Entre los personajes clásicos de mi barriada, decido hoy hablar de un hombre singular y entrañable, que tenía un negocio de mantas con su hermano en la calle de Guillem de Castro. Le habían dado el curioso y pomposo nombre a su negocio de "El Palacio de las Mantas".
Camino del Mercado Central de mi Valencia, yo me encontraba todos los días al señor Pepe fumándose un puro en el exterior de su establecimiento. Haciendo tiempo, para que el olor a tabaco no invadiera su lugar de labor. Y yo aprovechaba para hablar bastante con este hombre moreno, bajito, de hablar quedo, de fina ironía valenciana, en nuestra lengua, y de todo aquello que la actualidad o nuestra voluntad, decidían.
El señor Pepe era bien valenciano. No lo podía negar. Su sentido del humor era aparentemente fino, pero tenía el ruído y la potencia de una traca. Recuerdo que era tremendamente antirreligioso. Y de política, más que de izquierdas era crítico y absolutamente desencantado. Como buen tendero, miraba y se fijaba en el dinero. En el dinero que cobraban los poderosos, y seguramente en el fondo a él también le hubiera gustado andar en la abundancia. Lo doy por seguro.
Mas de momento, en el día a día, el señor Pepe se fumaba sus puros irredentos y disfrutaba así de sus pequeños placeres cotidianos. Era listo y muy práctico. La palabra la utilizaba para descansar. A su manera, disfrutaba y vivía cuanto estaba a su alcance. Y cuando te cogía cercanía y aprecio, te podías reír mucho con él y pasar momentos entretenidos. Siempre se lo agradeceré. Esa barriada mía que ya no existe, entonces sí era y de la forma de ser del señor Pepe. Cuando le evoco, evoco la vida.

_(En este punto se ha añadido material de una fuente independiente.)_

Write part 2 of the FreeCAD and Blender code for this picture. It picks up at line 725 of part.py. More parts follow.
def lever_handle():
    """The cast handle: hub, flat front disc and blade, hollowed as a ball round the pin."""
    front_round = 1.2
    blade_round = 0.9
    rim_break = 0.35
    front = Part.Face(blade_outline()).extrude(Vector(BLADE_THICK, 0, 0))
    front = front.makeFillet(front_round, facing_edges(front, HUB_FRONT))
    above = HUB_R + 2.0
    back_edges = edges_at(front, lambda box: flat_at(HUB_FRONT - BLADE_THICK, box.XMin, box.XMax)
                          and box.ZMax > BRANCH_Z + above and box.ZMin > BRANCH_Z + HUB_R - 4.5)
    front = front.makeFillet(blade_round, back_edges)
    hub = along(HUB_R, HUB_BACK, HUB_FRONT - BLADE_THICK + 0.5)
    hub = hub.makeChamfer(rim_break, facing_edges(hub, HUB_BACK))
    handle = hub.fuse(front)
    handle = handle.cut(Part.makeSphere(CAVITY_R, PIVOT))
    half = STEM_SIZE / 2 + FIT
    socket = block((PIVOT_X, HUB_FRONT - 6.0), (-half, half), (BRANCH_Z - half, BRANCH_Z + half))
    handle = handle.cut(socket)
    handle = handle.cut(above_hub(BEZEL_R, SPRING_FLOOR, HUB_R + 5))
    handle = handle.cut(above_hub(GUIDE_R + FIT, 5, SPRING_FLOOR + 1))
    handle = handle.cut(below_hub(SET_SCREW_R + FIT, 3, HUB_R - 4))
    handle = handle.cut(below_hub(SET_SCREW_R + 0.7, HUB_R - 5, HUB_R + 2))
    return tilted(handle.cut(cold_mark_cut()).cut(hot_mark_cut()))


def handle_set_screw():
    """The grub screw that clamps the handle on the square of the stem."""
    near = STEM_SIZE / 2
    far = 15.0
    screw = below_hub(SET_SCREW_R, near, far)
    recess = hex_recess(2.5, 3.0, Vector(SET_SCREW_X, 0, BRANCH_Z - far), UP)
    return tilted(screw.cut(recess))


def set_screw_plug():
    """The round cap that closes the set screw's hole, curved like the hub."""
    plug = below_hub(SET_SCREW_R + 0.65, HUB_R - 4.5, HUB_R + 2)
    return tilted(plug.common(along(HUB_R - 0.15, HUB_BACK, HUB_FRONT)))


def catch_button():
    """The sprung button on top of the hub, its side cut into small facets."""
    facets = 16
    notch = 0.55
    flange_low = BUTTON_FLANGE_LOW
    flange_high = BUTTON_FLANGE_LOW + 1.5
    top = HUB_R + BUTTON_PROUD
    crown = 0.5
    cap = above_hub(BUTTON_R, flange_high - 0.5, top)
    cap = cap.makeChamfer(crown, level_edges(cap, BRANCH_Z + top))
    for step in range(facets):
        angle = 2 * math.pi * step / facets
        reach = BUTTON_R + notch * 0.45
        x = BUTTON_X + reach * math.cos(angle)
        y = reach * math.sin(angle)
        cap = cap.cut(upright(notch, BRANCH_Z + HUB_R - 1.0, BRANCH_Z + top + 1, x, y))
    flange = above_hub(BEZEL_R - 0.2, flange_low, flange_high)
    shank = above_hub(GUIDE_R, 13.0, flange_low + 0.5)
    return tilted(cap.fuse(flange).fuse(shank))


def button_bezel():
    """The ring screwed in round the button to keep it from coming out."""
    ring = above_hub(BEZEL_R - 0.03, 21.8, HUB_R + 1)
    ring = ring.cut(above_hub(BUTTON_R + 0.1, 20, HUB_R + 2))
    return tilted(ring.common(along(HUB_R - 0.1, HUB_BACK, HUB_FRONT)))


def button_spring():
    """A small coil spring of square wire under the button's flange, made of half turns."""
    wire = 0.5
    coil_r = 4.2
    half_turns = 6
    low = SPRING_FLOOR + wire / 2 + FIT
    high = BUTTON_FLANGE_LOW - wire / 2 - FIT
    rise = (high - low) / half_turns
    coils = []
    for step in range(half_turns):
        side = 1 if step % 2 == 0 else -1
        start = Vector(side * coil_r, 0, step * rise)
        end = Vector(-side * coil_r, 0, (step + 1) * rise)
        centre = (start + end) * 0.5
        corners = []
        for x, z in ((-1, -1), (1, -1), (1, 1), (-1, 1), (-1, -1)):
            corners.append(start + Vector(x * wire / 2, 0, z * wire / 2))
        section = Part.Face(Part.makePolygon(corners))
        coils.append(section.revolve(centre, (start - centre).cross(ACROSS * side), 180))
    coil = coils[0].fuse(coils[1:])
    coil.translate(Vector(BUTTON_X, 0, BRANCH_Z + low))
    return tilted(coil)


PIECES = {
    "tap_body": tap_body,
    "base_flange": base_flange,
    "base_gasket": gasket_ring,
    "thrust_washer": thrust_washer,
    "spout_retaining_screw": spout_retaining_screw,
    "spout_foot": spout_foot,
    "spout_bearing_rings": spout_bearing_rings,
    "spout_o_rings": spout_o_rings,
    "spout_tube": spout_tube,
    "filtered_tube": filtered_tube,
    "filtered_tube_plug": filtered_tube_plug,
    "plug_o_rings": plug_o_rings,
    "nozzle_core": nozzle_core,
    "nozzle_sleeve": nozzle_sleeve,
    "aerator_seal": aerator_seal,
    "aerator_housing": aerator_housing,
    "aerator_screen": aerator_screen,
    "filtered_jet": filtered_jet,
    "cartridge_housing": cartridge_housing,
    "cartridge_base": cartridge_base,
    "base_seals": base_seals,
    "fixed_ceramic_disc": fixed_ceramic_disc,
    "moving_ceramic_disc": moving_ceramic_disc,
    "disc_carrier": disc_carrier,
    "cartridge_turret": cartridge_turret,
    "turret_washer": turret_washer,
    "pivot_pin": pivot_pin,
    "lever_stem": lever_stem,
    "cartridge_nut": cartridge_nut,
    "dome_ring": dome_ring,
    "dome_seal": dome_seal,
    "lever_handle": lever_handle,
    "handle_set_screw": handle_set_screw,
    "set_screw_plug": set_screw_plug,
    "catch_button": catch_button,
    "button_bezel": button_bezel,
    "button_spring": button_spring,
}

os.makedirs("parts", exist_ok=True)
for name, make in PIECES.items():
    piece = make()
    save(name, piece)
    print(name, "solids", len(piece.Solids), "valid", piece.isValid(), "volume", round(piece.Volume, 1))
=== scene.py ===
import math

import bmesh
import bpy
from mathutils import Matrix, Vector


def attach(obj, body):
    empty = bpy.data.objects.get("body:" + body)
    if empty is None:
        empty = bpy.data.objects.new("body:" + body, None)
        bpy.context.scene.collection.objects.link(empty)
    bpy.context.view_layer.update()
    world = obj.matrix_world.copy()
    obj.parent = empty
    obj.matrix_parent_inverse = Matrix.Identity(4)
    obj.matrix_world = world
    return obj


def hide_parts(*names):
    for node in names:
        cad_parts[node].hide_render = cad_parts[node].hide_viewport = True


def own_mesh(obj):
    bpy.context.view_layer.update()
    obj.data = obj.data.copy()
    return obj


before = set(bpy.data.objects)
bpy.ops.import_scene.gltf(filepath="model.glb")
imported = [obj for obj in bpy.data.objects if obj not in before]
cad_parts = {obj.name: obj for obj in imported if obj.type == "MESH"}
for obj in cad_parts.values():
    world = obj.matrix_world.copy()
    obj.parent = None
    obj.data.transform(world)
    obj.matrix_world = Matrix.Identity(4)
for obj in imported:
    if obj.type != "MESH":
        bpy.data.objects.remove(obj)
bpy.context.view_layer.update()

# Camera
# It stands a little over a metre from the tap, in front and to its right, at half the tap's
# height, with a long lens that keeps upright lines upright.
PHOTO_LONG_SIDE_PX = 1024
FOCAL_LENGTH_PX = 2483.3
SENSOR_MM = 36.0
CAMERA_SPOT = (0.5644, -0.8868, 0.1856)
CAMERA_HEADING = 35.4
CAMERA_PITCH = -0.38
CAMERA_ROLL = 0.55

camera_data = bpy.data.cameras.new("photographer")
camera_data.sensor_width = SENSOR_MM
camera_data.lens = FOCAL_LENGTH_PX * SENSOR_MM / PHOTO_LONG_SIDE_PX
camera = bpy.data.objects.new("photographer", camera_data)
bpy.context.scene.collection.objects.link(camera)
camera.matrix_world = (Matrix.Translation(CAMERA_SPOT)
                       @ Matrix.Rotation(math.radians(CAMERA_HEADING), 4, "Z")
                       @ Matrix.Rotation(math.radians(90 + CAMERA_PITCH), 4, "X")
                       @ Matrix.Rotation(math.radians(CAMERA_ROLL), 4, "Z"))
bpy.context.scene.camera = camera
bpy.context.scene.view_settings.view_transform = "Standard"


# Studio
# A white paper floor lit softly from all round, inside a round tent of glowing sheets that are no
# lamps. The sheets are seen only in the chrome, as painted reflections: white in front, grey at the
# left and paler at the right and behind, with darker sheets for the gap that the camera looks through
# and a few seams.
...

No tragaba a los curas. Y nunca perdía los nervios hablando de las personas que no eran de su agrado. Mantenía una contención personal y una amable y prudente distancia. Era fino y normal.
Defenestraba a los sacerdotes, de los que afirmaba que no trabajaban nunca, que se limitaban a hacer las misas, y a cobrar todos los meses. Y que luego cobraban la jubilación, y a vivir del cuento ...
Tenía una especial teoría acerca de los bienes vaticanos. De, la Curia. Del Papa y de las posesiones de la Iglesia. Decía que todo el dinero y elementos de valor que tenían en Roma, no quedaba ahí. Que él conocía a gente a la que a su vez le habían contado que guardaban un secreto más. Casi, increíble. Que, en África, en un país que nunca se puede saber ni se sabrá, había escondido otro Vaticano, en el cual habían aún más cosas de oro y valor que en el romano. Que todo era por si alguien se levantaba y le daba por invadirles y expropiarles todo lo conocido. Su plan B.
El señor Pepe me miraba entre convencido y pillo, y me decía que sí. Que lo que me contaba no pertenecía a ninguna fantasía ni nada. Y mientras me hablaba, me miraba distraídamente, y en ese momento sé que me observaba para conocerme mejor. Es como si a través de sus cuentos quisiera hacer apertura y cariño. Abrirse.
La verdad es que no sabía si reírme a carcajadas o ponerle objeciones a sus contares. Me desconcertaba. Así que prefería callar y escucharle. Merecía ser escuchado. Yo tenía la impresión de que el señor Pepe no había tenido muchas ocasiones en su vida para decir lo que le daba la gana. El franquismo había estado ahí, y eso le había marcado sin duda. Y todo su contexto.
Hacía mil años que no le veía. Su negocio había bajado la persiana. Pensé que se habría jubilado, pero el otro día vi a su callado hermano y me dijo que hacía tres años que se lo había llevado el cruel cáncer. Me sentí realmente tocado. Pero seguramente, el señor Pepe allá en donde esté, se estaría riendo de su mala suerte y con toda la calma.